• [COLLECTED DATA]
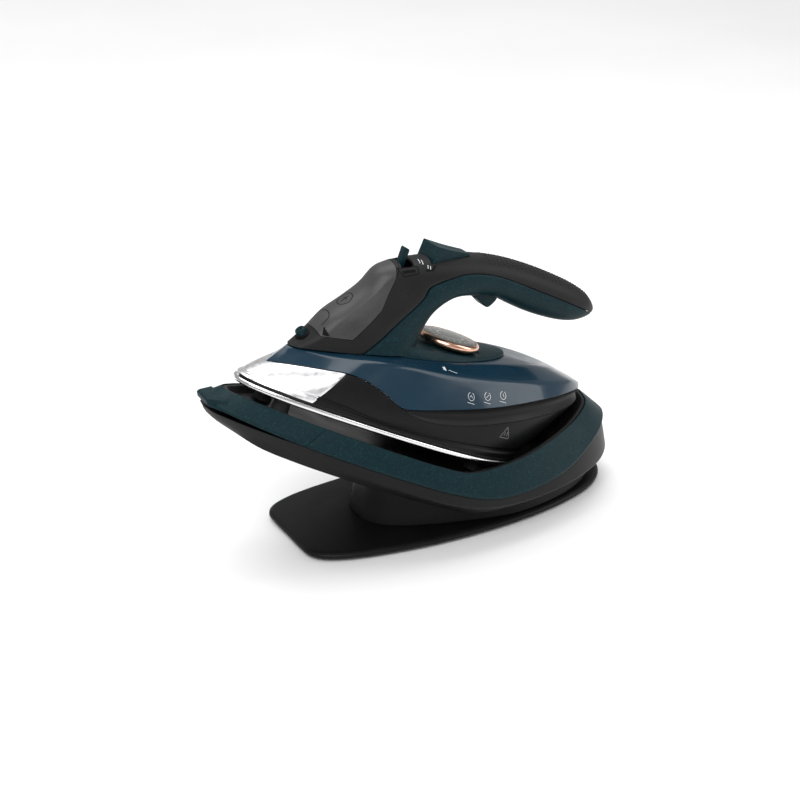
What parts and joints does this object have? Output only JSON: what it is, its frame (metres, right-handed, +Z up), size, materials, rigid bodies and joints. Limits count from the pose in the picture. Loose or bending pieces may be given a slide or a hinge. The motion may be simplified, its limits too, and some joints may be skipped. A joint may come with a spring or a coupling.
{
  "type": "cordless steam iron on charging base",
  "caption": "Cordless steam iron with an open-ended handle, water tank and dial, resting nose-up in the cradle of an inclined charging base.",
  "frame": {"origin": "middle of the whole object, on the surface its feet stand on", "axes": "+Z up, nose of the iron towards -X, mid-plane at Y = 0"},
  "size_m": [0.3318, 0.154, 0.2085],
  "materials": {
    "teal_plastic": "satin, fine metallic speckle",
    "black_plastic": "satin",
    "grey_plastic": "soft matte",
    "door_plastic": "satin",
    "tank_plastic": "gloss, smoky blue",
    "steel": "polished",
    "chrome": "mirror",
    "copper": "satin rose copper",
    "dial_face": "satin",
    "brass": "polished",
    "cast_alloy": "as cast",
    "rubber": "matte",
    "clear_plastic": "natural"
  },
  "bodies": {
    "base": {"foot_plate": "black_plastic", "foot_1": "rubber", "foot_2": "rubber", "foot_3": "rubber", "foot_4": "rubber", "pedestal": "black_plastic", "cord_gland": "rubber", "terminal_block": "clear_plastic", "cradle_shell": "black_plastic", "cradle_tray": "black_plastic", "cradle_rim": "teal_plastic", "lever_pin_1": "steel", "lever_pin_2": "steel", "rest_pad_1": "rubber", "rest_pad_2": "rubber", "rest_pad_3": "rubber", "rest_pad_4": "rubber", "power_connector": "black_plastic", "power_pin_1": "brass", "power_pin_2": "brass", "power_pin_3": "brass"},
    "lock_lever": {"lock_lever": "teal_plastic"},
    "iron": {"soleplate": "steel", "sole_gasket": "rubber", "heat_block": "cast_alloy", "heating_element": "steel", "chamber_cover": "steel", "thermostat": "clear_plastic", "heat_shield": "steel", "nose_cover": "chrome", "skirt": "black_plastic", "heel_socket": "black_plastic", "heel_contact_1": "brass", "heel_contact_2": "brass", "heel_contact_3": "brass", "tank_band": "black_plastic", "water_tank": "tank_plastic", "tank_floor": "tank_plastic", "handle_shell": "grey_plastic", "handle_underside": "teal_plastic", "spray_nozzle": "teal_plastic", "spray_pump": "clear_plastic", "spray_pipe": "rubber", "trigger_pin": "steel", "trigger_spring": "steel", "fill_port": "grey_plastic"},
    "dial": {"dial_knob": "dial_face", "dial_ring": "copper", "dial_shaft": "steel"},
    "fill_door": {"fill_door": "door_plastic"},
    "steam_lever": {"steam_lever": "teal_plastic", "valve_rod": "steel"},
    "thumb_button": {"thumb_button": "teal_plastic", "pump_plunger": "clear_plastic"},
    "trigger": {"trigger": "teal_plastic"}
  },
  "joints": [
    {"name": "iron_lift", "type": "slide", "parent": "base", "child": "iron", "axis": [0.4226, 0, 0.9063], "range_m": [0, 0.12]},
    {"name": "lock_lever_press", "type": "hinge", "parent": "base", "child": "lock_lever", "pos_m": [-0.11077, 0, 0.09913], "axis": [0, -1, 0], "range_deg": [0, 1.6], "stiffness_Nm_per_rad": 0.6, "springref_deg": -6.88},
    {"name": "dial_turn", "type": "hinge", "parent": "iron", "child": "dial", "pos_m": [0.02806, 0, 0.13182], "axis": [0.342, 0, 0.9397], "range_deg": [0, 270]},
    {"name": "fill_door_hinge", "type": "hinge", "parent": "iron", "child": "fill_door", "pos_m": [-0.08207, 0, 0.16232], "axis": [0, -1, 0], "range_deg": [0, 70]},
    {"name": "steam_lever_turn", "type": "hinge", "parent": "iron", "child": "steam_lever", "pos_m": [-0.00398, 0, 0.18615], "axis": [0.4226, 0, 0.9063], "range_deg": [-20, 20]},
    {"name": "thumb_button_press", "type": "slide", "parent": "iron", "child": "thumb_button", "axis": [-0.4226, 0, -0.9063], "range_m": [0, 0.0025], "stiffness_N_per_m": 900, "springref_m": -0.002},
    {"name": "trigger_pull", "type": "hinge", "parent": "iron", "child": "trigger", "pos_m": [0.04725, 0, 0.16943], "axis": [0, -1, 0], "range_deg": [0, 7], "stiffness_Nm_per_rad": 0.15, "springref_deg": -11.46, "deforming": ["trigger_spring"]}
  ]
}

• [REQUEST] Give back the whole listing exactly as it reads.

• [THE REPLY]
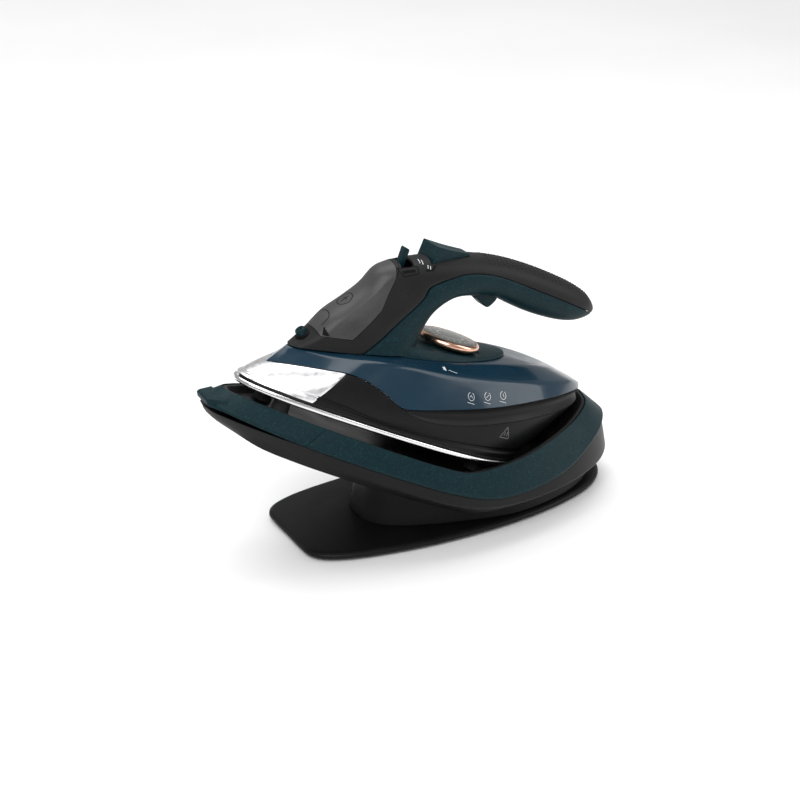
What parts and joints does this object have? Output only JSON: what it is, its frame (metres, right-handed, +Z up), size, materials, rigid bodies and joints. Limits count from the pose in the picture. Loose or bending pieces may be given a slide or a hinge. The motion may be simplified, its limits too, and some joints may be skipped. A joint may come with a spring or a coupling.
{
  "type": "cordless steam iron on charging base",
  "caption": "Cordless steam iron with an open-ended handle, water tank and dial, resting nose-up in the cradle of an inclined charging base.",
  "frame": {"origin": "middle of the whole object, on the surface its feet stand on", "axes": "+Z up, nose of the iron towards -X, mid-plane at Y = 0"},
  "size_m": [0.3318, 0.154, 0.2085],
  "materials": {
    "teal_plastic": "satin, fine metallic speckle",
    "black_plastic": "satin",
    "grey_plastic": "soft matte",
    "door_plastic": "satin",
    "tank_plastic": "gloss, smoky blue",
    "steel": "polished",
    "chrome": "mirror",
    "copper": "satin rose copper",
    "dial_face": "satin",
    "brass": "polished",
    "cast_alloy": "as cast",
    "rubber": "matte",
    "clear_plastic": "natural"
  },
  "bodies": {
    "base": {"foot_plate": "black_plastic", "foot_1": "rubber", "foot_2": "rubber", "foot_3": "rubber", "foot_4": "rubber", "pedestal": "black_plastic", "cord_gland": "rubber", "terminal_block": "clear_plastic", "cradle_shell": "black_plastic", "cradle_tray": "black_plastic", "cradle_rim": "teal_plastic", "lever_pin_1": "steel", "lever_pin_2": "steel", "rest_pad_1": "rubber", "rest_pad_2": "rubber", "rest_pad_3": "rubber", "rest_pad_4": "rubber", "power_connector": "black_plastic", "power_pin_1": "brass", "power_pin_2": "brass", "power_pin_3": "brass"},
    "lock_lever": {"lock_lever": "teal_plastic"},
    "iron": {"soleplate": "steel", "sole_gasket": "rubber", "heat_block": "cast_alloy", "heating_element": "steel", "chamber_cover": "steel", "thermostat": "clear_plastic", "heat_shield": "steel", "nose_cover": "chrome", "skirt": "black_plastic", "heel_socket": "black_plastic", "heel_contact_1": "brass", "heel_contact_2": "brass", "heel_contact_3": "brass", "tank_band": "black_plastic", "water_tank": "tank_plastic", "tank_floor": "tank_plastic", "handle_shell": "grey_plastic", "handle_underside": "teal_plastic", "spray_nozzle": "teal_plastic", "spray_pump": "clear_plastic", "spray_pipe": "rubber", "trigger_pin": "steel", "trigger_spring": "steel", "fill_port": "grey_plastic"},
    "dial": {"dial_knob": "dial_face", "dial_ring": "copper", "dial_shaft": "steel"},
    "fill_door": {"fill_door": "door_plastic"},
    "steam_lever": {"steam_lever": "teal_plastic", "valve_rod": "steel"},
    "thumb_button": {"thumb_button": "teal_plastic", "pump_plunger": "clear_plastic"},
    "trigger": {"trigger": "teal_plastic"}
  },
  "joints": [
    {"name": "iron_lift", "type": "slide", "parent": "base", "child": "iron", "axis": [0.4226, 0, 0.9063], "range_m": [0, 0.12]},
    {"name": "lock_lever_press", "type": "hinge", "parent": "base", "child": "lock_lever", "pos_m": [-0.11077, 0, 0.09913], "axis": [0, -1, 0], "range_deg": [0, 1.6], "stiffness_Nm_per_rad": 0.6, "springref_deg": -6.88},
    {"name": "dial_turn", "type": "hinge", "parent": "iron", "child": "dial", "pos_m": [0.02806, 0, 0.13182], "axis": [0.342, 0, 0.9397], "range_deg": [0, 270]},
    {"name": "fill_door_hinge", "type": "hinge", "parent": "iron", "child": "fill_door", "pos_m": [-0.08207, 0, 0.16232], "axis": [0, -1, 0], "range_deg": [0, 70]},
    {"name": "steam_lever_turn", "type": "hinge", "parent": "iron", "child": "steam_lever", "pos_m": [-0.00398, 0, 0.18615], "axis": [0.4226, 0, 0.9063], "range_deg": [-20, 20]},
    {"name": "thumb_button_press", "type": "slide", "parent": "iron", "child": "thumb_button", "axis": [-0.4226, 0, -0.9063], "range_m": [0, 0.0025], "stiffness_N_per_m": 900, "springref_m": -0.002},
    {"name": "trigger_pull", "type": "hinge", "parent": "iron", "child": "trigger", "pos_m": [0.04725, 0, 0.16943], "axis": [0, -1, 0], "range_deg": [0, 7], "stiffness_Nm_per_rad": 0.15, "springref_deg": -11.46, "deforming": ["trigger_spring"]}
  ]
}